There’s also some interest in tracking travelers through the airport to reduce flight delays, providing privacy concerns can be addressed. In January, a consortium of European companies and University College London (UCL) tracked people inside a Hungarian airport with active 5.8 GHz RFID tags worn on cords around their necks. Paul Brennan, a professor of electronic and electrical engineering at UCL who coordinated the pilot, says that the use of this technology for passengers who have received their boarding cards could improve air travel security, help evacuate people in the event of an emergency and help reduce flight delays. “It’s possible to detect when people are a long way from the gate at the time they should be boarding,” Brennan says, “and it makes it easier to get those people to the slots and avoid delays.”The Flight Path Ahead


The lack of availability of the right technology and the development of data sharing and air-interface standards are slowing some RFID pilots and deployments. Technology providers have been focused on supplying low-memory passive tags for case and pallet tagging in the retail industry. The type of parts marking envisioned by Boeing requires higher-memory tags. Boeing has focused on a 64-kilobit chip from Intelleflex that can both lock in pedigree information about a part (such as country of origin, manufacturer and serial number) and provide read-write capabilities so that mechanics in Frankfurt can record maintenance notes on a tag that can be called up in New York the next time the plane is serviced. Some suppliers are holding off on pilots until the supply of those tags better meets demand.

The aerospace industry also requires RFID tags that can last a dozen years, endure extreme temperatures and perform in an environment with a high concentration of metals, which can interfere with RF readings. That requires more testing for various RFID applications and the development of RFID tags that are different from the tags being mass-produced today for retail applications.


Tracking passengers who have received their boarding cards could improve air travel security, help evacuate people in the event of an emergency and help reduce flight delays.



Parts suppliers currently face very different RFID requirements from Boeing and the DOD—and the suppliers are forced to bear the costs of the technology. The DOD has expressed interest in the Boeing RFID parts-marking project and has requested briefings from the company, raising the possibility that in the future suppliers would not have to meet two very different tagging mandates.
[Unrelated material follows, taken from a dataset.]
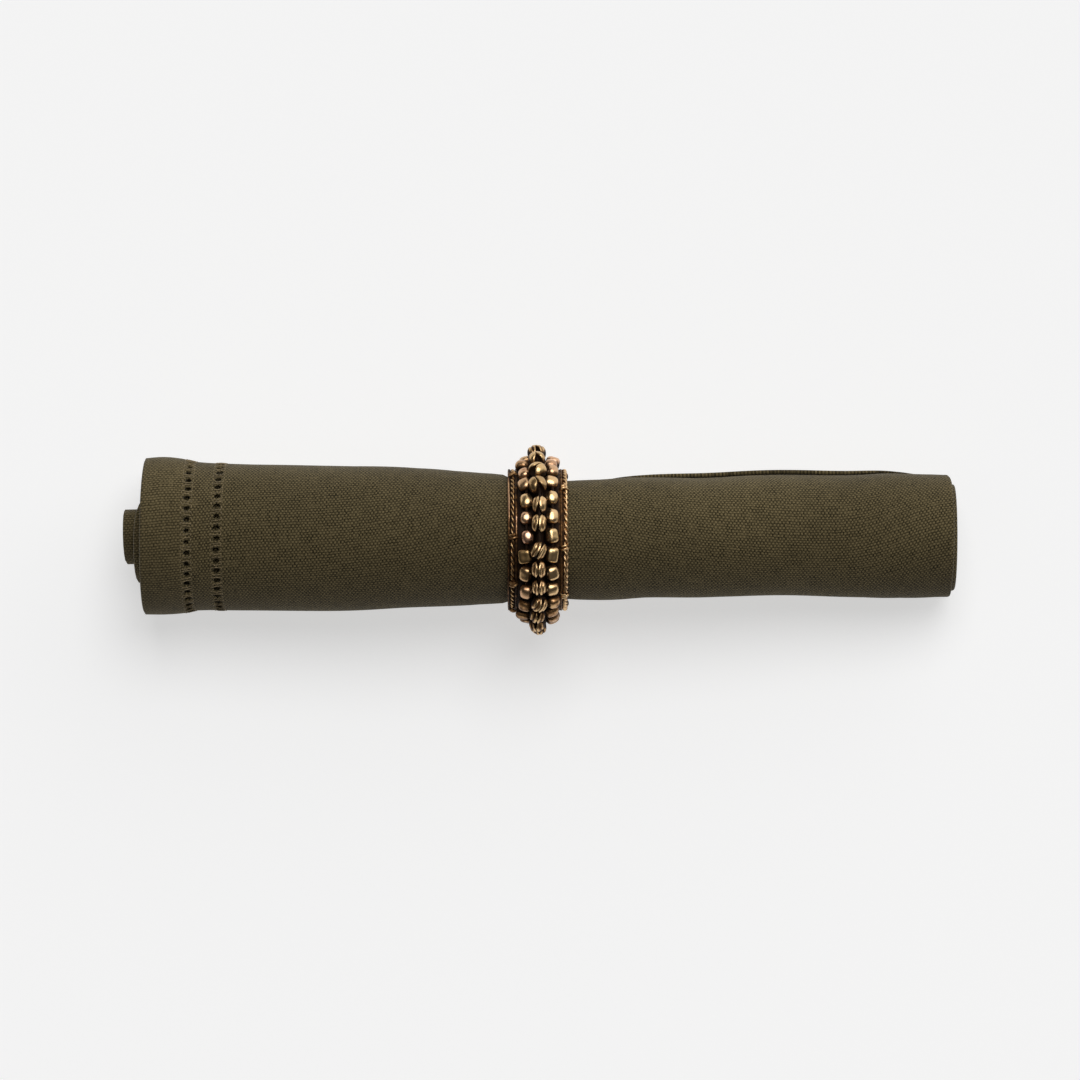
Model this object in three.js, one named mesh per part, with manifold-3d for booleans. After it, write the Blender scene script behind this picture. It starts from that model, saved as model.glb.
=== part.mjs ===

While some suppliers have embraced RFID, others see the technology as an added cost burden and will need to look for internal uses, which will require significant changes in their business processes.

The aerospace industry also needs to synchronize on data collection and data sharing between supply-chain partners. “Data is the thing that’s going to save our business,” says Technology Solutions’ Andresen, “not technology.” Prodonoff, of the Aerospace ID Program, has been working with Afilias, a name registry services company, to develop a look-up service for parts in aerospace—what he calls a “Google for parts.” Before such systems can work, the industry needs to shift from decades of legacy systems and paper-based business processes to electronic data exchanges. These issues are still in discussion by industry groups.

The future promise of RFID is one that excites many aerospace leaders. RFID, in combination with sensors, could potentially be used in flight to communicate component or engine problems to not only flight crews but also maintenance workers at the destination airport so they could locate a duplicate part and prepare to replace it once the plane lands.

But change may not come overnight. “I think a 10-year horizon is a good one,” says EPCglobal’s Hutchinson. “That’s what we’re looking at in terms of the replacement life cycle for a lot of the equipment already in use. We’re going to start to see this coming in with the next cycle of airframes and as the next cycle of replacement parts makes its way into the bloodstream.”Found: A Solution to Lost Luggage


The U.S. Bureau of Transportation Statistics released some figures in February that would cause any air traveler alarm: U.S. airlines mishandled some four million bags in 2006, nearly 6.7 suitcases for every 1,000 passengers. It marked the industry’s worst performance since 1990. To stem the tide of customer complaints and comply with increasingly stringent security regulations, airlines and airports are using RFID to track luggage from check-in to the traveler’s destination.

In the past few years, there have been roughly two-dozen baggage-tracking pilots and deployments around the world, according to the International Air Transport Association. Starting with a pilot to track bags at Heathrow Airport in 1999, the interest in RFID for this purpose has grown. Hong Kong International Airport—one of the busiest airports in the world—started implementing an RFID baggage-tracking solution in 2005, and last fall, Air France-KLM began tracking bags between Paris-Charles de Gaulle and Amsterdam’s Schiphol airports. Other pilots have been joint projects conducted by airlines and government regulators, such as the U.S. Transportation Security Administration, and have included tracking bags through multi-destination international routes.


McCarran International Airport in Las Vegas has started tracking all bags for all airlines on flights departing from the airport.



McCarran International Airport in Las Vegas started tracking all bags for all airlines on flights departing from the airport. McCarran now RFID-tags 20,000 to 40,000 checked bags per day. “We track every bag from the time a passenger checks it in, to the time it gets delivered to the carousel to when it is delivered to the aircraft,” says William Gibbs, senior mechanical engineer for Swanson Rink, which designed the RFID system used to track luggage at McCarran. The RFID system has an accuracy rate of 99.5 percent in reading bags, but statistics on improvements of lost luggage are unavailable because airlines previously handled their own baggage operations at the airport.

While the pilots demonstrate that RFID can be used successfully to track luggage, some airports and airlines question whether RFID is an affordable solution. Tags cost about 25 cents each, on top of the cost of installing the RFID infrastructure needed to track millions of bags per year. But some airport operators and airlines are beginning to see that the data gained through RFID tracking could provide enough insight into their business processes beyond just tracking luggage to enable them to achieve a return on investment.

Some airport management companies operate the baggage franchise themselves; at other airports, individual airlines each take care of the luggage on their own flights. Many believe that RFID tracking won’t be fully efficient unless all the players in airports around the world use the same technology.

“At this time, it’s still kind of in the early stages,” says Rob Foppiani, an analyst with ABI Research, who wrote a recent report on RFID baggage tracking. He predicts the market for RFID in baggage handling will grow from $11.8 million in 2006 to $27.5 million in 2011.